Thursday, January 20, 2011

How Range Maps Get Drawn

** Updated proof read version, this time in actual English for your reading pleasure **


I'm feeling vindicated and gypped at the same time.

Every range map I have seen for chinkapin oak (Q. muhlenbergii Engelm.) shows it just barely reaching into the southeastern corner of Minnesota.  From time to time I have joked that we have six native oaks in Minnesota (white, swamp white, bur, red, black and northern pin), seven if you count "those two chinkapins growing in Houston County."

I didn't realize how correct I was!

I was reading Welby R. Smith's amazing and gorgeous Tree and Shrubs of Minnesota (guess which section I went to first - my two favorite words both start with Q, Quercus and quixotic).  Under 'Natural History' for chinkapin oak:

Native chinkapin oak has been found only once in Minnesota.  The discovery was made by the early botanist W. A. Wheeler on July 15, 1899, in Section 19, Crooked Creek Township, Houston County.  Wheeler described two small trees in some detail:  one was 9ft (2.8m) tall, the other 10ft (3.1m) tall.  He documented the discovery with authenticated herbarium samples.

The site is on a dry southwest-facing hillside at an elevation of 850ft... At the time of the discovery the habitat was apparently open and prairie like... The site has since grown into a substantial forest, a common fate for savannas deprived of wildfire.  It is now dominated by several species of oak (only chinkapin is missing)...

No one knows for sure what happened to the chinkapin oaks, but they have not been seen since the original discovery.  Some say they were cut for fence posts or trampled by cattle, but more likely they were overgrown or crowded out when the habitat succeeded from savanna to forest.

In the general description under fruit (acorn) it says: "Maturing August-September of the first year (dates imperfectly known for Minnesota)."

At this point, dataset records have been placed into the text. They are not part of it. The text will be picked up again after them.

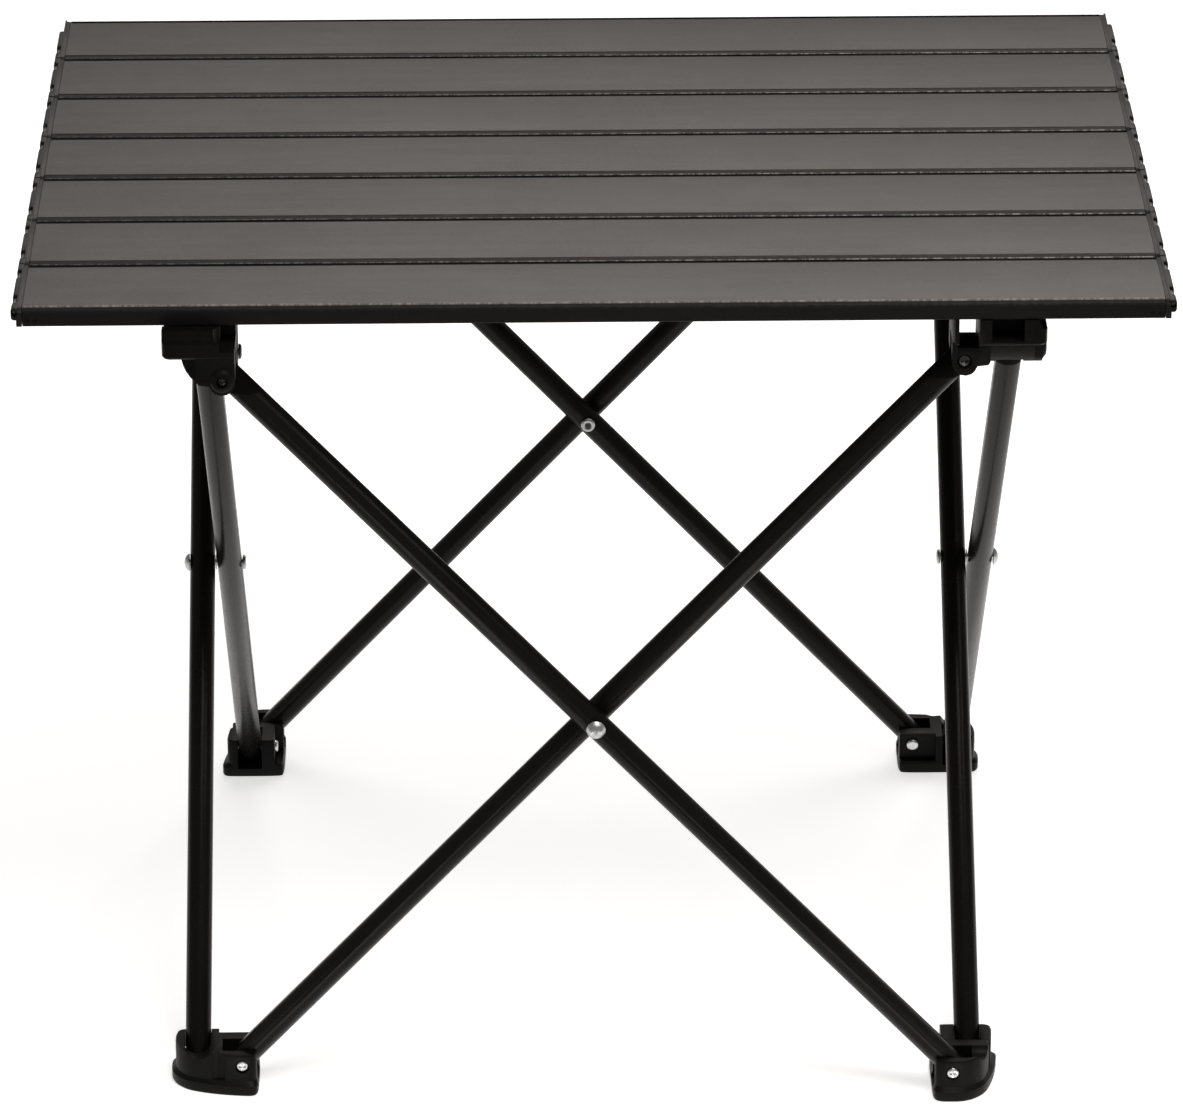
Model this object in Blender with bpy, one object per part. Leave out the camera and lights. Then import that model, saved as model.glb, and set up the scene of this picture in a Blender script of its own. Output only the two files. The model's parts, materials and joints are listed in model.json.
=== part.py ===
"""Folding side table: seven-slat roll-up top on a four-sided scissor frame.

Metres, +Z up, X along the slats, front of the table at -Y, origin on the
floor under the middle of the top.
"""
import math
import bpy
import bmesh
from mathutils import Matrix, Vector

# ---- driving dimensions -------------------------------------------------
TOP_WIDTH = 0.560        # over the end caps, X
TOP_DEPTH = 0.416        # seven slats, Y
TOP_Z = 0.431            # top surface
SLAT_COUNT = 7
SLAT_T = 0.010           # slat height
SLAT_METAL = 0.0578      # width of one extrusion
SLAT_END = 0.2745        # end of the metal from the middle
SLAT_WALL = 0.0015
CAP_WIDTH = 0.0588
CAP_PLATE = 0.2775       # outer face of the cap's plate; the rail stands proud of it
RAIL_Z0 = TOP_Z - 0.0066 # the cord rail on the cap
RAIL_Z1 = TOP_Z - 0.0004
LUG = 0.0078             # rail end before its window
WINDOW = 0.0100          # open stretch of the rail
CORD_X = 0.27835
CORD_Z = TOP_Z - 0.0034
CORD_R = 0.0011
CORD_HOLE = 0.0014
CORD_END = 0.0030        # front end, inside the first rail
CORD_BACK = 0.0200       # back end, inside the last rail

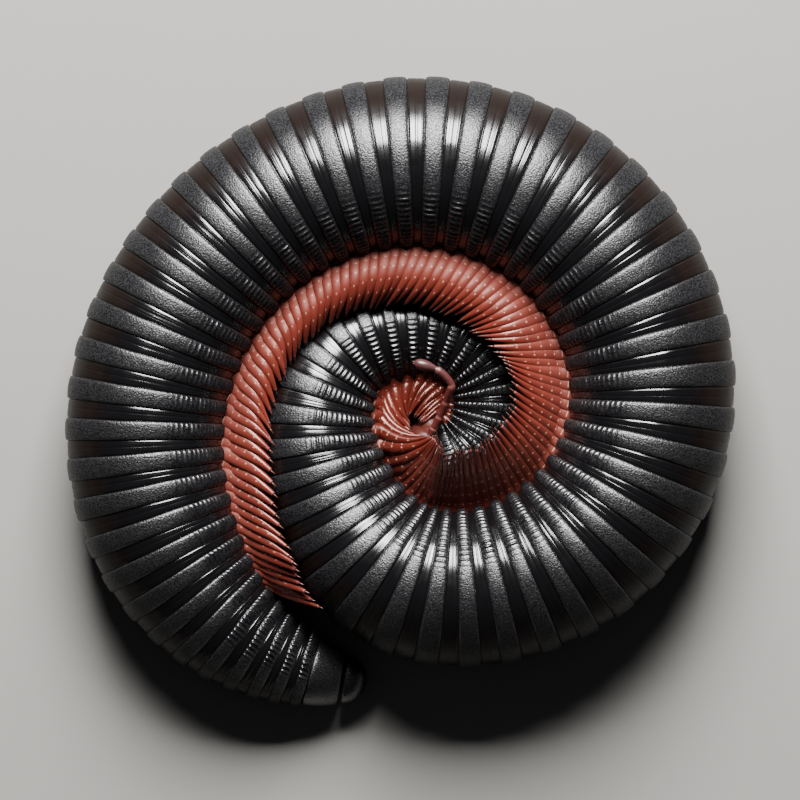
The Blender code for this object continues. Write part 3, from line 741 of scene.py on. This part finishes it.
def flesh_look():
    """The dull, dark red skin of the neck."""
    look = Look("flesh")
    look.set("Base Color", look.mix(look.noise(0.8), (0.018, 0.005, 0.004), (0.035, 0.010, 0.007)))
    look.set("Roughness", 0.5)
    look.relief(look.noise(0.25), 0.05, 0.6)
    return look.made


# Rings


def ring_turns(half):
    """Turns round the body from the belly side, set close where the ribs are."""
    close = np.linspace(-half, half, RIB_COLUMNS, endpoint=False)
    wide = np.linspace(half, 360.0 - half, PLAIN_COLUMNS, endpoint=False)
    return np.concatenate((close, wide))


def away_from_belly(turns):
    """How far round from the belly line a turn is, 0 to 180 degrees."""
    wrapped = (turns + 180.0) % 360.0 - 180.0
    return np.abs(wrapped)


def step_between(values, low, high):
    """A smooth rise from 0 at the first bound to 1 at the second, which may be the lower."""
    t = np.clip((values - low) / (high - low), 0.0, 1.0)
    return t * t * (3.0 - 2.0 * t)


def ridges(phase):
    """The height of the fine ribs, from 0 to 1, one rib to a phase of 1."""
    return (0.5 + 0.5 * np.cos(2.0 * math.pi * phase)) ** RIB_SHARPNESS


def rib_fade(aside, half):
    """1 where the ribs have their full height, 0 past the turn where they end."""
    return 1.0 - step_between(aside, half - RIB_FADE_TURN, half - RIB_END_TURN)


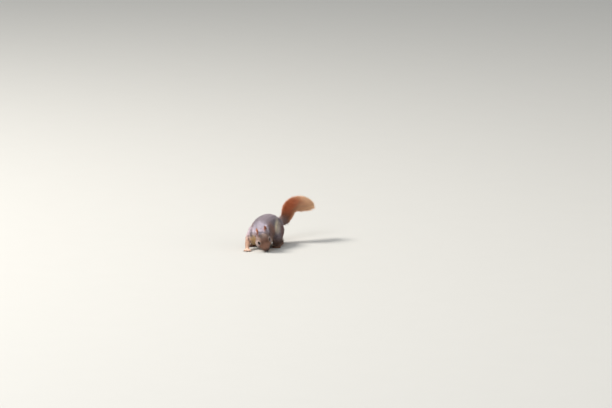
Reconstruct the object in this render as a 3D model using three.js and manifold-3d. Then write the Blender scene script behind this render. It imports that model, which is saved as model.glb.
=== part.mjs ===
// A life-size Caucasian squirrel, foraging with its nose to the ground, as a still museum model.
// Millimetres, +Z up. The trunk runs along Y with the chest towards -Y, and +X is the squirrel's left.
// Every solid gives the outline of the coat, out to the tips of the hair.
import * as THREE from "three";
import { mergeVertices } from "three/addons/utils/BufferGeometryUtils.js";
import Module from "manifold-3d";

const wasm = await Module();
wasm.setup();

// ---------------------------------------------------------------- driving dimensions

const GAP = 0.4; // clear space between neighbouring sub-parts

const SHOULDER_HEIGHT = 40;
const LOIN_HEIGHT = 48;
const TRUNK_HALF_WIDTH = 32;
const TRUNK_HALF_DEPTH = 32;
const NECK_ROOT_RADIUS = 25;
const NECK_END_RADIUS = 19;

const HEAD_CENTRE = [24.6, 2.9, 29.2];
const HEAD_NOSEWARD = [0.476, -0.237, -0.847]; // the way the nose points
const HEAD_CROWNWARD = [0.415, -0.789, 0.454]; // the way the forehead faces
const SKULL_HALF_WIDTH = 17;
const NOSE_REACH = 31; // head centre to nose tip
const EYE_RADIUS = 5;
const EYE_PLACE = [3.6, 11.6, 4.7]; // noseward, to the side, crownward of the head centre
const EAR_PLACE = [-12, 10.2, 8];
const EAR_HEIGHT = 22;
const EAR_HALF_WIDTH = 7;
const EAR_HALF_THICKNESS = 1.5;
const EAR_LEAN = [-0.8, 0.08, 0.58]; // both ears are pricked back and a little to the left
const EAR_OPENING = { left: [0.4, 1, 0.6], right: [0.25, -1, -0.2] }; // the way each cup faces

const TAIL_HALF_WIDTH = 20;
const TAIL_HALF_DEPTH = 20.5;

const DIGIT_RADIUS = 1.9;
const CLAW_LENGTH = 4.6;
const CLAW_RADIUS = 0.75;

// ---------------------------------------------------------------- small helpers

const UP = new THREE.Vector3(0, 0, 1);
const { clamp, lerp, smoothstep } = THREE.MathUtils;
const vec = (a) => new THREE.Vector3(...a);
const through = (points) => new THREE.CatmullRomCurve3(points.map(vec));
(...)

Imperfectly known?  I should say so, considering the entire documented presence of chinkapin oak in Minnesota consists of two small trees which were probably too young to bear acorns and haven't been seen since July of 1899.

I feel vindicated in that my little joke was more accurate than I ever could have thought; not only are there officially two chinkapin oaks in Minnesota, those two chinkapins no longer exist.  But they seem to have earned Minnesota a permanent spot on the range map for chinkapin oak.

I feel gypped because despite my joke about 2 trees I always assumed there was a least a viable small population of chinkapin oaks in SE Minnesota to justify the shading of the range maps, and that someday on a hike or bike ride in Houston County (which is a beautiful area by the way - Mississippi River bluff country) I would see some.  The cool thing now is that if I do it will be big botanical news - first sighting in more than a century - and I'll probably get a mention in the next edition of Smith's book!

1 comment:

  1. "The site has since grown into a substantial forest, a common fate for savannas deprived of wildfire."

    The oak savanna restoration community would probably want that to read "frequent low intensity burning" rather than wildfire.

    They would give him credit, though, for understanding the role of fire in maintaining "the open parklike" landscape noted by all the early explorers.

    I hope you do find those Chinkapin Oaks, Chris, and in a completely place. Then you could be the reason for the entry in the next 100 years of guidebooks, accurate or not.